> DO THIS: Could you extract every entry below and reproduce it exactly?

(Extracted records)
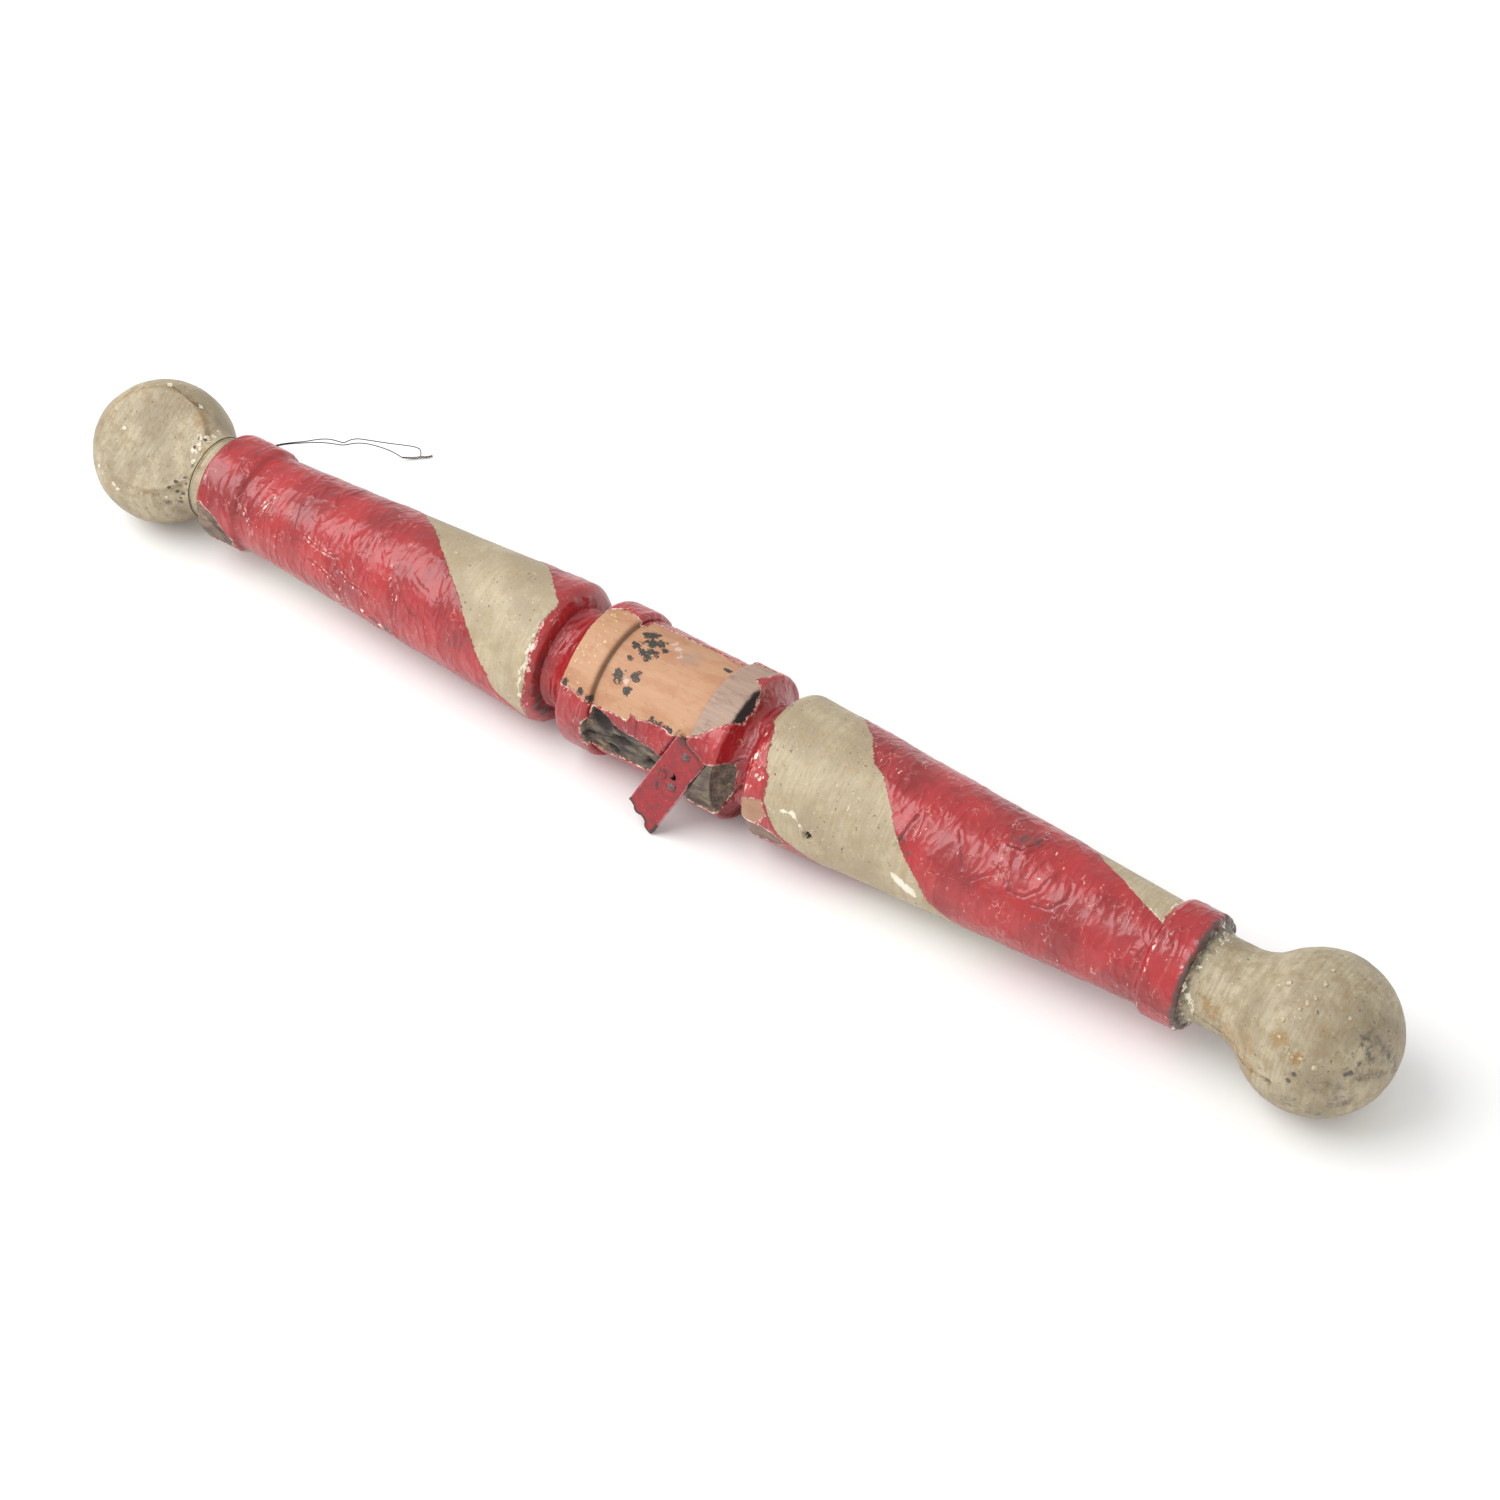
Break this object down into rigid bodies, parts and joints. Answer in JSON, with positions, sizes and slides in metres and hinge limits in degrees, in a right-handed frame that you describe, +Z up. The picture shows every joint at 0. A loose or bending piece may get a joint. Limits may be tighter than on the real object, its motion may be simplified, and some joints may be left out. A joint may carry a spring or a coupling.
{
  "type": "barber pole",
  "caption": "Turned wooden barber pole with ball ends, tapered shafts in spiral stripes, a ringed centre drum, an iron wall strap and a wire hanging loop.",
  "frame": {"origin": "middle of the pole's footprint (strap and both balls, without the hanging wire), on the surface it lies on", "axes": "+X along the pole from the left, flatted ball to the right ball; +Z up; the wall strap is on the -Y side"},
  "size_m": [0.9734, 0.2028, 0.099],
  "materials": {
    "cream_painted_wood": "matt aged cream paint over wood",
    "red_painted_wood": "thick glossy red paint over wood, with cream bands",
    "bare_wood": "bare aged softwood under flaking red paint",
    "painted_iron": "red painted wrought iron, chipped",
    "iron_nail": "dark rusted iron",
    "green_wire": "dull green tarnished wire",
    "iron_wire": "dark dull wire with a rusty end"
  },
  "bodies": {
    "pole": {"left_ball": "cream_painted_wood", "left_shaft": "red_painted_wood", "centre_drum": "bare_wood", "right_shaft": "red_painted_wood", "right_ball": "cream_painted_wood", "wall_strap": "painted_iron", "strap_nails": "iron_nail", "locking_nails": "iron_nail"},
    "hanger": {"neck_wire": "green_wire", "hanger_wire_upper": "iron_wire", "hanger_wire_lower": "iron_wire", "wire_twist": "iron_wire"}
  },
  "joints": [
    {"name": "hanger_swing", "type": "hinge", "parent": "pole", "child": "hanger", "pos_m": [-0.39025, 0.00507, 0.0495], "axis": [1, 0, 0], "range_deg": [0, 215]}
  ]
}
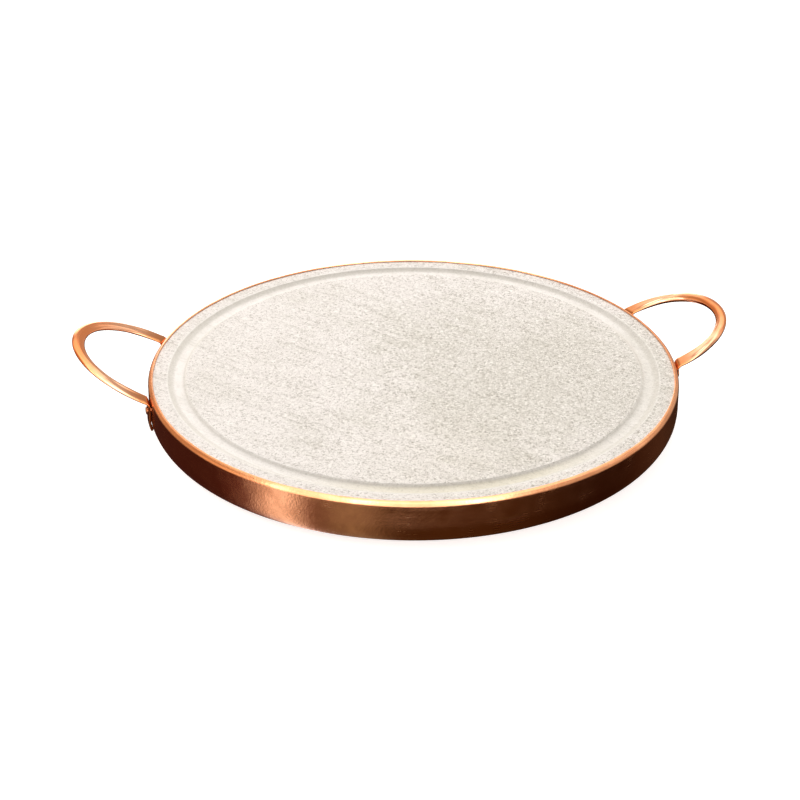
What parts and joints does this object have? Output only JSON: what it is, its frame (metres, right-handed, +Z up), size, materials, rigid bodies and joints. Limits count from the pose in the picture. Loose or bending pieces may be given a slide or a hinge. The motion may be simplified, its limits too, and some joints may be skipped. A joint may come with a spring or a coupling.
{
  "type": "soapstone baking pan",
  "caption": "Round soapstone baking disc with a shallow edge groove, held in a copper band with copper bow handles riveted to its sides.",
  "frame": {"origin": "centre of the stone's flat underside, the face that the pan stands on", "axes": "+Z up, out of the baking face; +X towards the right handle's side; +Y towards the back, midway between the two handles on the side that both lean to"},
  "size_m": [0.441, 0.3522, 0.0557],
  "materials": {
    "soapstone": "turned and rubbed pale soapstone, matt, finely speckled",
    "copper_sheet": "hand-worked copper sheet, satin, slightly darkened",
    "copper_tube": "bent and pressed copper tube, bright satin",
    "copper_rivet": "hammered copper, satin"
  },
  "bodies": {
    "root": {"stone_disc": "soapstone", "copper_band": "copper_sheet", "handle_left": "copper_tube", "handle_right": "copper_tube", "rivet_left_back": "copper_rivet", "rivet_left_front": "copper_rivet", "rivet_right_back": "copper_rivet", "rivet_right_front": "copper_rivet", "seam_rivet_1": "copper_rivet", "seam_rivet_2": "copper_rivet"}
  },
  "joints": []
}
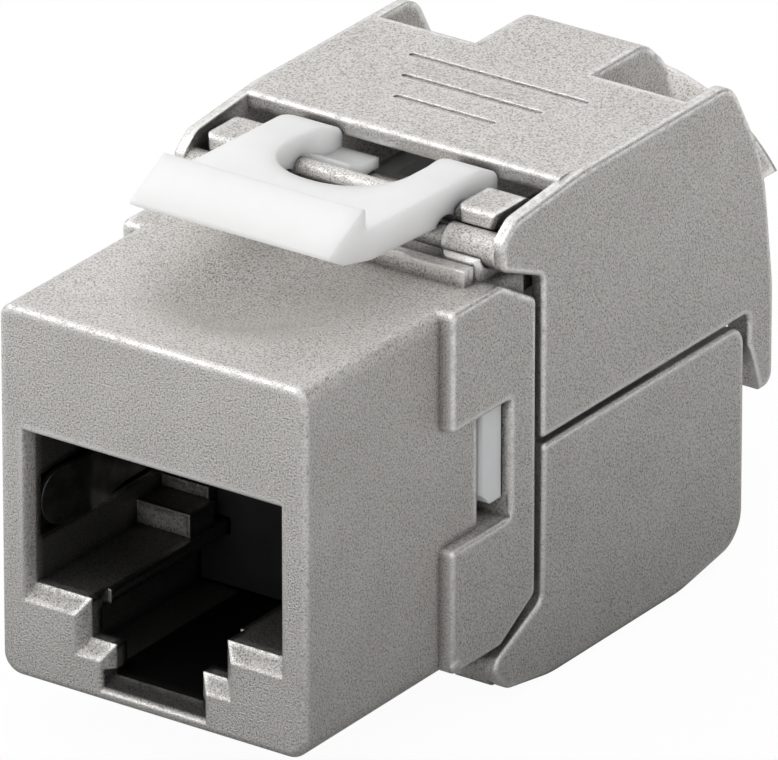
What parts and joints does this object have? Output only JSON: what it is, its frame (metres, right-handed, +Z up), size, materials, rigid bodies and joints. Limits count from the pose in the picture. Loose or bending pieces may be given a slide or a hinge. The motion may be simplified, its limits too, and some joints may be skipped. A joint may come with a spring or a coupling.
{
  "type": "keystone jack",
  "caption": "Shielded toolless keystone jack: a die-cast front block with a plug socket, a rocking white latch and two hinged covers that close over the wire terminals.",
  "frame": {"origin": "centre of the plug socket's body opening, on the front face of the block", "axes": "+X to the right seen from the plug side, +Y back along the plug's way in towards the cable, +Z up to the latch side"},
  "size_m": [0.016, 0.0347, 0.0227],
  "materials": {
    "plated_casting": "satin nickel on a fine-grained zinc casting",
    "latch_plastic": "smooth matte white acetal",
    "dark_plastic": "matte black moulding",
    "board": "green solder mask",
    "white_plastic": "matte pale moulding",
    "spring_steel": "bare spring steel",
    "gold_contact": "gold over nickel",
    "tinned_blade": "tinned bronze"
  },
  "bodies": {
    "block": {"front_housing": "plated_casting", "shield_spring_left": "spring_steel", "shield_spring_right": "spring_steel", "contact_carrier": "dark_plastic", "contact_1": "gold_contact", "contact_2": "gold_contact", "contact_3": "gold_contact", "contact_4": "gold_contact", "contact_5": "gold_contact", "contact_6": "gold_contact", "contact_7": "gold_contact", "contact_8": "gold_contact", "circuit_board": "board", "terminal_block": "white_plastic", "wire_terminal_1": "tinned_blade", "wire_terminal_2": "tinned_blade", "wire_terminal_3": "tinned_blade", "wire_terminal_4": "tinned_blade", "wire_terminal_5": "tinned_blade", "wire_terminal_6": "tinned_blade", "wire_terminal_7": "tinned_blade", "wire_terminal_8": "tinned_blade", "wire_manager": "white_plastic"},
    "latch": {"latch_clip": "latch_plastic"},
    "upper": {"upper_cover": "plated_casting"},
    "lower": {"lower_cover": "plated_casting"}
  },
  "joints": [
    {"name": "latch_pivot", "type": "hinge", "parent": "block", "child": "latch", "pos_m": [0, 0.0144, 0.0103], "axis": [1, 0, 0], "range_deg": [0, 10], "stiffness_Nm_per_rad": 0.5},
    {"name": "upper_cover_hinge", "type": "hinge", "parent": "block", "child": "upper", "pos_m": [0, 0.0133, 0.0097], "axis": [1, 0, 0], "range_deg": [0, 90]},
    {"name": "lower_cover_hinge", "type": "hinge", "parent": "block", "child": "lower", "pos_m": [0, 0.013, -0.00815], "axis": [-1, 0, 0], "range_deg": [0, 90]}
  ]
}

> EXPECTED ANSWER:
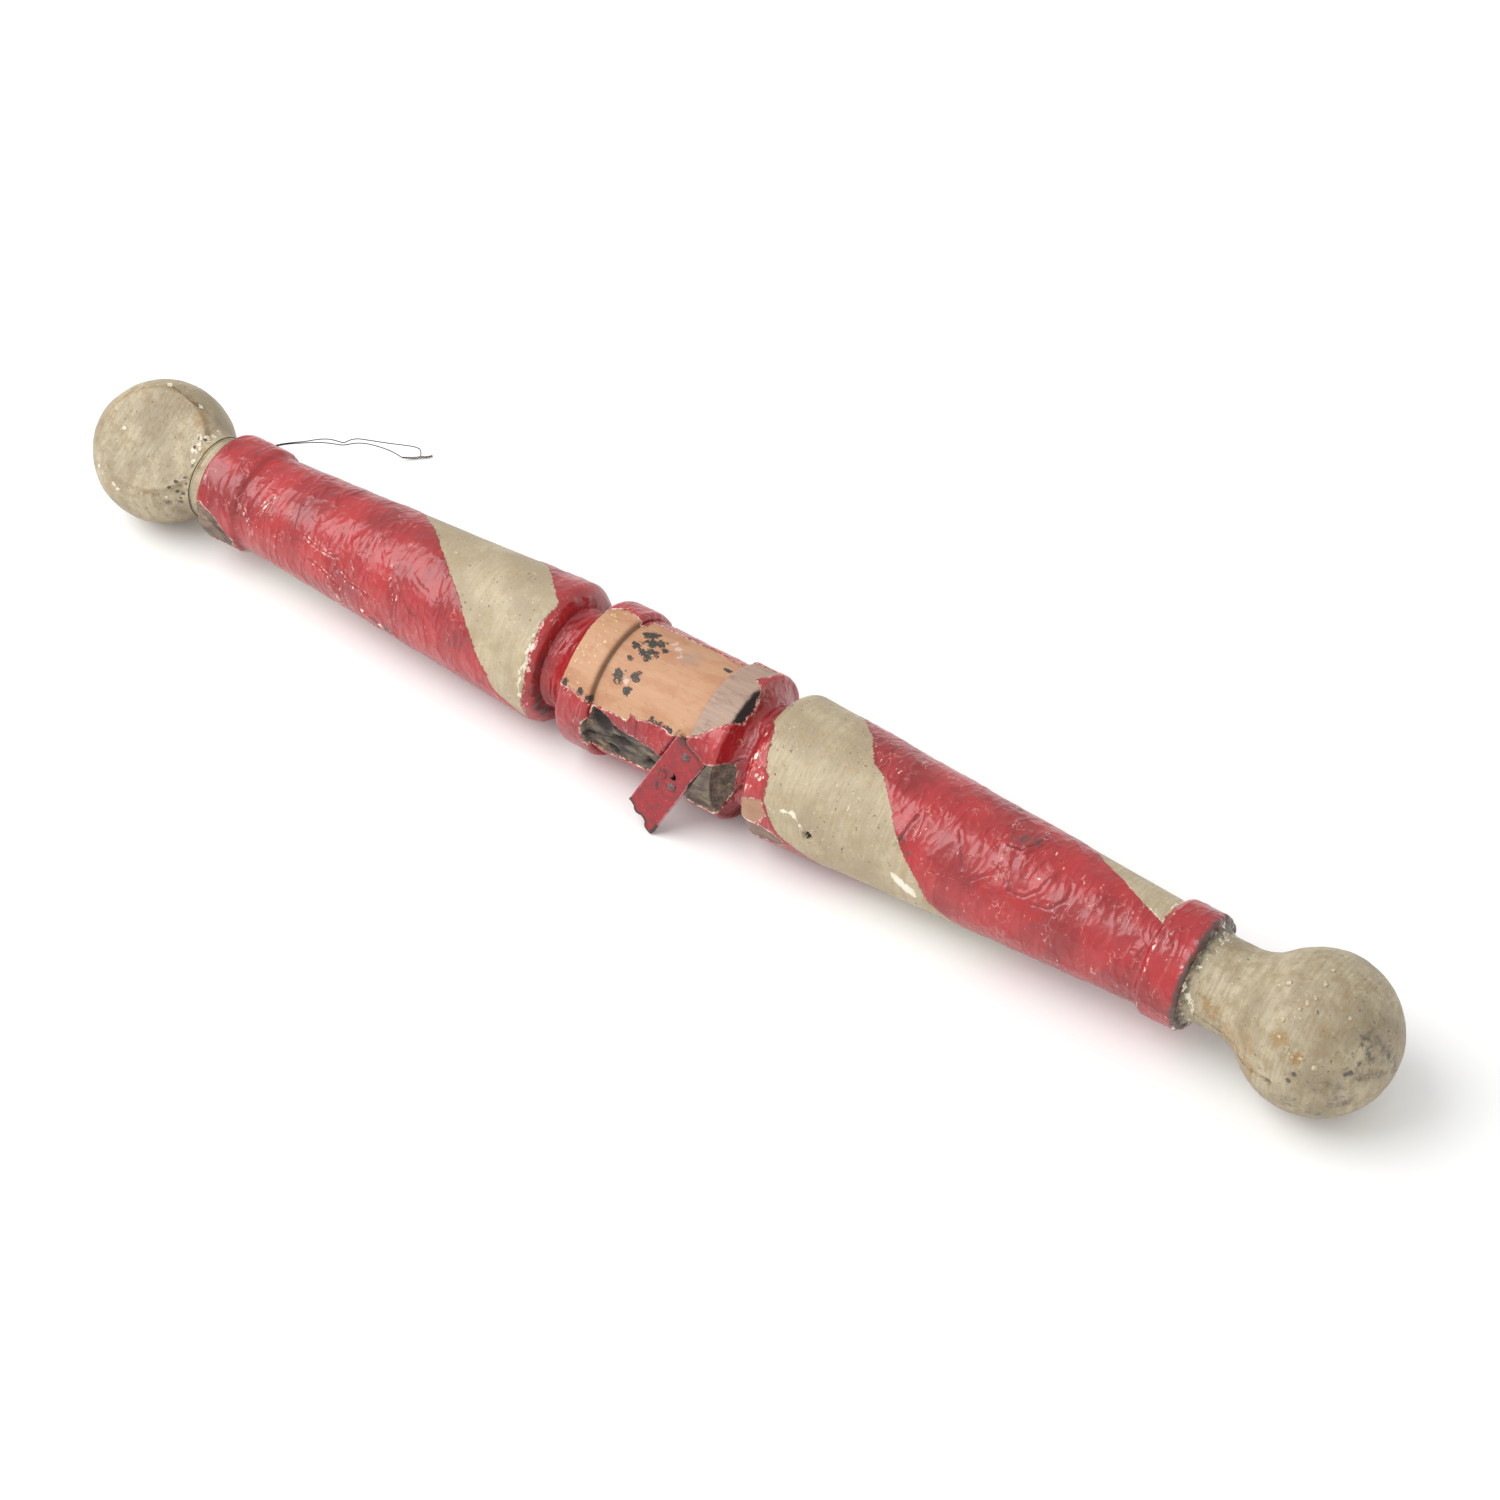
Break this object down into rigid bodies, parts and joints. Answer in JSON, with positions, sizes and slides in metres and hinge limits in degrees, in a right-handed frame that you describe, +Z up. The picture shows every joint at 0. A loose or bending piece may get a joint. Limits may be tighter than on the real object, its motion may be simplified, and some joints may be left out. A joint may carry a spring or a coupling.
{
  "type": "barber pole",
  "caption": "Turned wooden barber pole with ball ends, tapered shafts in spiral stripes, a ringed centre drum, an iron wall strap and a wire hanging loop.",
  "frame": {"origin": "middle of the pole's footprint (strap and both balls, without the hanging wire), on the surface it lies on", "axes": "+X along the pole from the left, flatted ball to the right ball; +Z up; the wall strap is on the -Y side"},
  "size_m": [0.9734, 0.2028, 0.099],
  "materials": {
    "cream_painted_wood": "matt aged cream paint over wood",
    "red_painted_wood": "thick glossy red paint over wood, with cream bands",
    "bare_wood": "bare aged softwood under flaking red paint",
    "painted_iron": "red painted wrought iron, chipped",
    "iron_nail": "dark rusted iron",
    "green_wire": "dull green tarnished wire",
    "iron_wire": "dark dull wire with a rusty end"
  },
  "bodies": {
    "pole": {"left_ball": "cream_painted_wood", "left_shaft": "red_painted_wood", "centre_drum": "bare_wood", "right_shaft": "red_painted_wood", "right_ball": "cream_painted_wood", "wall_strap": "painted_iron", "strap_nails": "iron_nail", "locking_nails": "iron_nail"},
    "hanger": {"neck_wire": "green_wire", "hanger_wire_upper": "iron_wire", "hanger_wire_lower": "iron_wire", "wire_twist": "iron_wire"}
  },
  "joints": [
    {"name": "hanger_swing", "type": "hinge", "parent": "pole", "child": "hanger", "pos_m": [-0.39025, 0.00507, 0.0495], "axis": [1, 0, 0], "range_deg": [0, 215]}
  ]
}
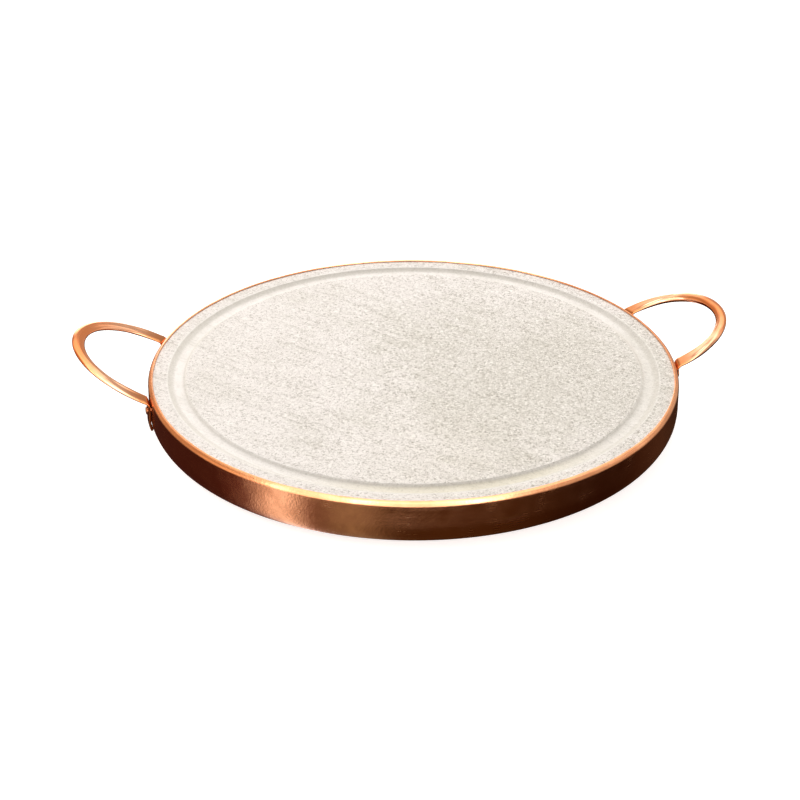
What parts and joints does this object have? Output only JSON: what it is, its frame (metres, right-handed, +Z up), size, materials, rigid bodies and joints. Limits count from the pose in the picture. Loose or bending pieces may be given a slide or a hinge. The motion may be simplified, its limits too, and some joints may be skipped. A joint may come with a spring or a coupling.
{
  "type": "soapstone baking pan",
  "caption": "Round soapstone baking disc with a shallow edge groove, held in a copper band with copper bow handles riveted to its sides.",
  "frame": {"origin": "centre of the stone's flat underside, the face that the pan stands on", "axes": "+Z up, out of the baking face; +X towards the right handle's side; +Y towards the back, midway between the two handles on the side that both lean to"},
  "size_m": [0.441, 0.3522, 0.0557],
  "materials": {
    "soapstone": "turned and rubbed pale soapstone, matt, finely speckled",
    "copper_sheet": "hand-worked copper sheet, satin, slightly darkened",
    "copper_tube": "bent and pressed copper tube, bright satin",
    "copper_rivet": "hammered copper, satin"
  },
  "bodies": {
    "root": {"stone_disc": "soapstone", "copper_band": "copper_sheet", "handle_left": "copper_tube", "handle_right": "copper_tube", "rivet_left_back": "copper_rivet", "rivet_left_front": "copper_rivet", "rivet_right_back": "copper_rivet", "rivet_right_front": "copper_rivet", "seam_rivet_1": "copper_rivet", "seam_rivet_2": "copper_rivet"}
  },
  "joints": []
}
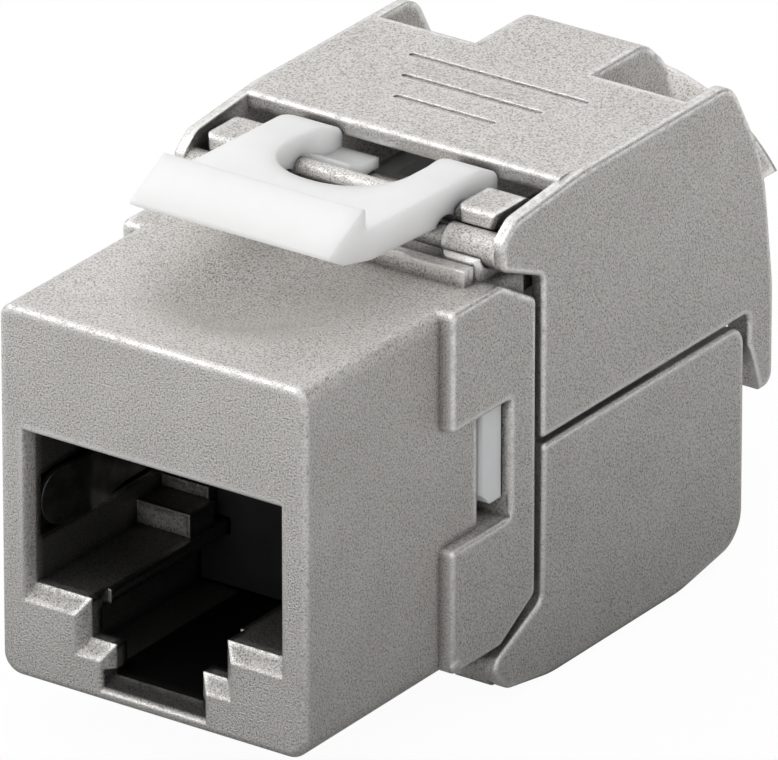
What parts and joints does this object have? Output only JSON: what it is, its frame (metres, right-handed, +Z up), size, materials, rigid bodies and joints. Limits count from the pose in the picture. Loose or bending pieces may be given a slide or a hinge. The motion may be simplified, its limits too, and some joints may be skipped. A joint may come with a spring or a coupling.
{
  "type": "keystone jack",
  "caption": "Shielded toolless keystone jack: a die-cast front block with a plug socket, a rocking white latch and two hinged covers that close over the wire terminals.",
  "frame": {"origin": "centre of the plug socket's body opening, on the front face of the block", "axes": "+X to the right seen from the plug side, +Y back along the plug's way in towards the cable, +Z up to the latch side"},
  "size_m": [0.016, 0.0347, 0.0227],
  "materials": {
    "plated_casting": "satin nickel on a fine-grained zinc casting",
    "latch_plastic": "smooth matte white acetal",
    "dark_plastic": "matte black moulding",
    "board": "green solder mask",
    "white_plastic": "matte pale moulding",
    "spring_steel": "bare spring steel",
    "gold_contact": "gold over nickel",
    "tinned_blade": "tinned bronze"
  },
  "bodies": {
    "block": {"front_housing": "plated_casting", "shield_spring_left": "spring_steel", "shield_spring_right": "spring_steel", "contact_carrier": "dark_plastic", "contact_1": "gold_contact", "contact_2": "gold_contact", "contact_3": "gold_contact", "contact_4": "gold_contact", "contact_5": "gold_contact", "contact_6": "gold_contact", "contact_7": "gold_contact", "contact_8": "gold_contact", "circuit_board": "board", "terminal_block": "white_plastic", "wire_terminal_1": "tinned_blade", "wire_terminal_2": "tinned_blade", "wire_terminal_3": "tinned_blade", "wire_terminal_4": "tinned_blade", "wire_terminal_5": "tinned_blade", "wire_terminal_6": "tinned_blade", "wire_terminal_7": "tinned_blade", "wire_terminal_8": "tinned_blade", "wire_manager": "white_plastic"},
    "latch": {"latch_clip": "latch_plastic"},
    "upper": {"upper_cover": "plated_casting"},
    "lower": {"lower_cover": "plated_casting"}
  },
  "joints": [
    {"name": "latch_pivot", "type": "hinge", "parent": "block", "child": "latch", "pos_m": [0, 0.0144, 0.0103], "axis": [1, 0, 0], "range_deg": [0, 10], "stiffness_Nm_per_rad": 0.5},
    {"name": "upper_cover_hinge", "type": "hinge", "parent": "block", "child": "upper", "pos_m": [0, 0.0133, 0.0097], "axis": [1, 0, 0], "range_deg": [0, 90]},
    {"name": "lower_cover_hinge", "type": "hinge", "parent": "block", "child": "lower", "pos_m": [0, 0.013, -0.00815], "axis": [-1, 0, 0], "range_deg": [0, 90]}
  ]
}